• TASK: Repeat the material exactly, leaving nothing out.

• DATA PROVIDED:
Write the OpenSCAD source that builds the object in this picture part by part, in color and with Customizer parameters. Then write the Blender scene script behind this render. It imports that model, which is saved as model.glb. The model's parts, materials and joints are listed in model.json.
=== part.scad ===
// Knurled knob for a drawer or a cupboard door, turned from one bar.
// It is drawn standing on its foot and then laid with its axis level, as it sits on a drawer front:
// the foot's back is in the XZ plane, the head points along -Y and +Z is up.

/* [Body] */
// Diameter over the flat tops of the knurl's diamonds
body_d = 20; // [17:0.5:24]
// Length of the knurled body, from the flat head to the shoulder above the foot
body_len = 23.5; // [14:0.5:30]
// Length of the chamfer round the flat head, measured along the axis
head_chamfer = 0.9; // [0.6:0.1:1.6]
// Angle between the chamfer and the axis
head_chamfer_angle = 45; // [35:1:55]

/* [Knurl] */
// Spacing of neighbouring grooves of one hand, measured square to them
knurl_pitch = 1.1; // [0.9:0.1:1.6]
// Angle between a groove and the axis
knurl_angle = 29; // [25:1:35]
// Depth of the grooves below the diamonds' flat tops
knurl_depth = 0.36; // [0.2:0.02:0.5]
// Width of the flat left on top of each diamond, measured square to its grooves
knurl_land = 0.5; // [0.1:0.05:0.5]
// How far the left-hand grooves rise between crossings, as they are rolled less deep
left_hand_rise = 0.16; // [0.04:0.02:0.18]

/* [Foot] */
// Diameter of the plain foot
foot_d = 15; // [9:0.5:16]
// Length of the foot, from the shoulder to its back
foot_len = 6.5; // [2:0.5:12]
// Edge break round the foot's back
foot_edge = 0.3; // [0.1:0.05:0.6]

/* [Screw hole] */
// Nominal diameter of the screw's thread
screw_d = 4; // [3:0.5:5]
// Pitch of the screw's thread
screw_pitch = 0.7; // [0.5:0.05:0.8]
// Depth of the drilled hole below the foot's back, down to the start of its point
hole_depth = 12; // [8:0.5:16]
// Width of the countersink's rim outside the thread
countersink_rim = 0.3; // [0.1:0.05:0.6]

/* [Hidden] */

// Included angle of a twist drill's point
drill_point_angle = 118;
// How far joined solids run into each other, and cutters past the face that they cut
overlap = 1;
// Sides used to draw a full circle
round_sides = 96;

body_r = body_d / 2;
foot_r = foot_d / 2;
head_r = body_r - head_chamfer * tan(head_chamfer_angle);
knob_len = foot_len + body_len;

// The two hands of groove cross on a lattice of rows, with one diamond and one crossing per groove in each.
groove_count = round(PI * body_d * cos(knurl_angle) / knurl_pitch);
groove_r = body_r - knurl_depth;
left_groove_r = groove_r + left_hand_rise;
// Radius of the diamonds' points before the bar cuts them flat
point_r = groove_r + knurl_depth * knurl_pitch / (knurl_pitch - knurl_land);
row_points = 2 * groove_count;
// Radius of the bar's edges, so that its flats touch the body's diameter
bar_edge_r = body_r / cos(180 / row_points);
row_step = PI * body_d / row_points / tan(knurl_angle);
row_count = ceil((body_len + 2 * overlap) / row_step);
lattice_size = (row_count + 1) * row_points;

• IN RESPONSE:
Write the OpenSCAD source that builds the object in this picture part by part, in color and with Customizer parameters. Then write the Blender scene script behind this render. It imports that model, which is saved as model.glb. The model's parts, materials and joints are listed in model.json.
=== part.scad ===
// Knurled knob for a drawer or a cupboard door, turned from one bar.
// It is drawn standing on its foot and then laid with its axis level, as it sits on a drawer front:
// the foot's back is in the XZ plane, the head points along -Y and +Z is up.

/* [Body] */
// Diameter over the flat tops of the knurl's diamonds
body_d = 20; // [17:0.5:24]
// Length of the knurled body, from the flat head to the shoulder above the foot
body_len = 23.5; // [14:0.5:30]
// Length of the chamfer round the flat head, measured along the axis
head_chamfer = 0.9; // [0.6:0.1:1.6]
// Angle between the chamfer and the axis
head_chamfer_angle = 45; // [35:1:55]

/* [Knurl] */
// Spacing of neighbouring grooves of one hand, measured square to them
knurl_pitch = 1.1; // [0.9:0.1:1.6]
// Angle between a groove and the axis
knurl_angle = 29; // [25:1:35]
// Depth of the grooves below the diamonds' flat tops
knurl_depth = 0.36; // [0.2:0.02:0.5]
// Width of the flat left on top of each diamond, measured square to its grooves
knurl_land = 0.5; // [0.1:0.05:0.5]
// How far the left-hand grooves rise between crossings, as they are rolled less deep
left_hand_rise = 0.16; // [0.04:0.02:0.18]

/* [Foot] */
// Diameter of the plain foot
foot_d = 15; // [9:0.5:16]
// Length of the foot, from the shoulder to its back
foot_len = 6.5; // [2:0.5:12]
// Edge break round the foot's back
foot_edge = 0.3; // [0.1:0.05:0.6]

/* [Screw hole] */
// Nominal diameter of the screw's thread
screw_d = 4; // [3:0.5:5]
// Pitch of the screw's thread
screw_pitch = 0.7; // [0.5:0.05:0.8]
// Depth of the drilled hole below the foot's back, down to the start of its point
hole_depth = 12; // [8:0.5:16]
// Width of the countersink's rim outside the thread
countersink_rim = 0.3; // [0.1:0.05:0.6]

/* [Hidden] */

// Included angle of a twist drill's point
drill_point_angle = 118;
// How far joined solids run into each other, and cutters past the face that they cut
overlap = 1;
// Sides used to draw a full circle
round_sides = 96;

body_r = body_d / 2;
foot_r = foot_d / 2;
head_r = body_r - head_chamfer * tan(head_chamfer_angle);
knob_len = foot_len + body_len;

// The two hands of groove cross on a lattice of rows, with one diamond and one crossing per groove in each.
groove_count = round(PI * body_d * cos(knurl_angle) / knurl_pitch);
groove_r = body_r - knurl_depth;
left_groove_r = groove_r + left_hand_rise;
// Radius of the diamonds' points before the bar cuts them flat
point_r = groove_r + knurl_depth * knurl_pitch / (knurl_pitch - knurl_land);
row_points = 2 * groove_count;
// Radius of the bar's edges, so that its flats touch the body's diameter
bar_edge_r = body_r / cos(180 / row_points);
row_step = PI * body_d / row_points / tan(knurl_angle);
row_count = ceil((body_len + 2 * overlap) / row_step);
lattice_size = (row_count + 1) * row_points;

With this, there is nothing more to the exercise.